You will get a place no problem that time of year, however you will be asked to pay full price !!!

Best would be when you go through to book ask them what the charges are for cancelling or amendments once you have paid.

Then make your decision.


----------



## drcotts (Feb 23, 2006)

If you book with euro tunnel you can change your booking at the last minute and change to another date. 

If you dont know the new date they will let you pick another hypothetical date in the future and when you know the correct date you can change it again.

Obviously the dates have to be crossings with a similar cost or you can pay the difference.
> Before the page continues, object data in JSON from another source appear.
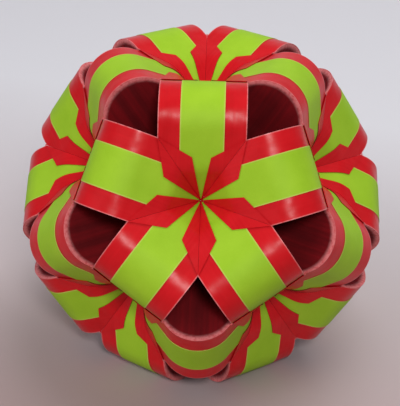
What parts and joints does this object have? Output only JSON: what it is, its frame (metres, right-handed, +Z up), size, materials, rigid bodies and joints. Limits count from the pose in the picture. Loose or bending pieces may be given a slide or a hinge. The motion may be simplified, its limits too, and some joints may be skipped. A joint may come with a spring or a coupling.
{
  "type": "kusudama paper ball",
  "caption": "Hollow ball of folded paper arches set on the edges of an icosahedron, with five-petalled stars where arches meet and a plain strip glued along each arch.",
  "frame": {"origin": "on the floor below the centre of the ball, which rests on the five arches round its lowest star", "axes": "+Z up through the top star; -Y towards the star that faces the viewer; +X to the viewer's right"},
  "size_m": [0.1754, 0.1774, 0.1545],
  "materials": {
    "red_sheet": "glossy coated sheet",
    "green_strip": "matt sheet"
  },
  "bodies": {
    "root": {"unit_01": "red_sheet", "unit_02": "red_sheet", "unit_03": "red_sheet", "unit_04": "red_sheet", "unit_05": "red_sheet", "unit_06": "red_sheet", "unit_07": "red_sheet", "unit_08": "red_sheet", "unit_09": "red_sheet", "unit_10": "red_sheet", "unit_11": "red_sheet", "unit_12": "red_sheet", "unit_13": "red_sheet", "unit_14": "red_sheet", "unit_15": "red_sheet", "unit_16": "red_sheet", "unit_17": "red_sheet", "unit_18": "red_sheet", "unit_19": "red_sheet", "unit_20": "red_sheet", "unit_21": "red_sheet", "unit_22": "red_sheet", "unit_23": "red_sheet", "unit_24": "red_sheet", "unit_25": "red_sheet", "unit_26": "red_sheet", "unit_27": "red_sheet", "unit_28": "red_sheet", "unit_29": "red_sheet", "unit_30": "red_sheet", "strip_01": "green_strip", "strip_02": "green_strip", "strip_03": "green_strip", "strip_04": "green_strip", "strip_05": "green_strip", "strip_06": "green_strip", "strip_07": "green_strip", "strip_08": "green_strip", "strip_09": "green_strip", "strip_10": "green_strip", "strip_11": "green_strip", "strip_12": "green_strip", "strip_13": "green_strip", "strip_14": "green_strip", "strip_15": "green_strip", "strip_16": "green_strip", "strip_17": "green_strip", "strip_18": "green_strip", "strip_19": "green_strip", "strip_20": "green_strip", "strip_21": "green_strip", "strip_22": "green_strip", "strip_23": "green_strip", "strip_24": "green_strip", "strip_25": "green_strip", "strip_26": "green_strip", "strip_27": "green_strip", "strip_28": "green_strip", "strip_29": "green_strip", "strip_30": "green_strip"}
  },
  "joints": []
}
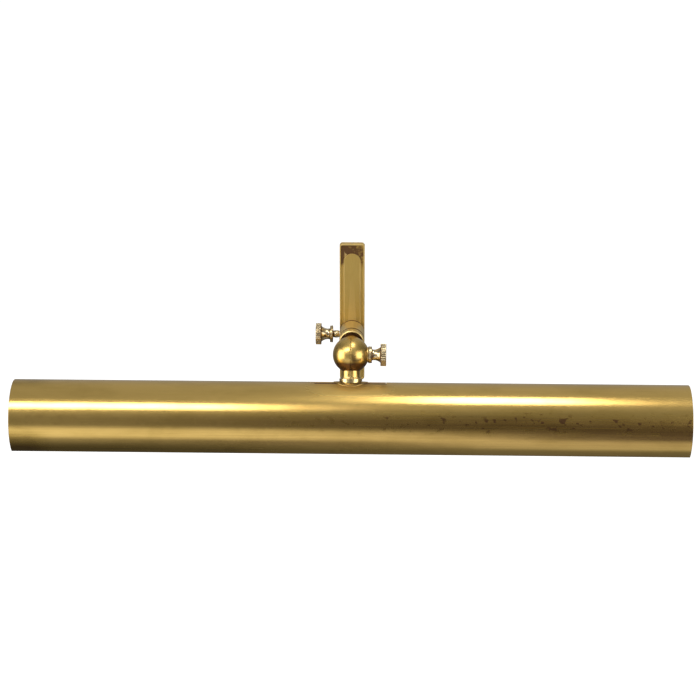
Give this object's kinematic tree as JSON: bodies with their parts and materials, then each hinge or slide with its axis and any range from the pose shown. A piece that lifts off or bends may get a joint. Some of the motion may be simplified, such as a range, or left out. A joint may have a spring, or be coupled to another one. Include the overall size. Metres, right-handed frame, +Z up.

Get in quick though as prices go up the nearer yoy are to the date you want to travel

Phill


----------



## selstrom (May 23, 2005)

Do not turn up at ferry terminal and buy ticket, use the internet and it will be cheaper. P&O web site warn you of this.


----------



## NeilandDebs (Aug 28, 2008)

*Ferry crossings*

Hello Chris

We found ourselves with an unexpected month off. France called so we went. We booked the Chunnel on Tuesday travelled on Wednesday. Booked over the internet cost £88. No problems. As long as you book via the internet!! We turned up at the Chunnel to get back to Blighty and paid at the port cost just over £200! Never get caught like that again I can tell you. I would be tempted to wait until you have had the appt then book.

Neil


----------



## tonka (Apr 24, 2006)

We only ever book 2 -3 in front... Use the internet and shop for cheapest crossing, usually arrive earlier and get on no problems...
Like other have said dont just turn up, they have you over a barrel then and can charge top whack...


----------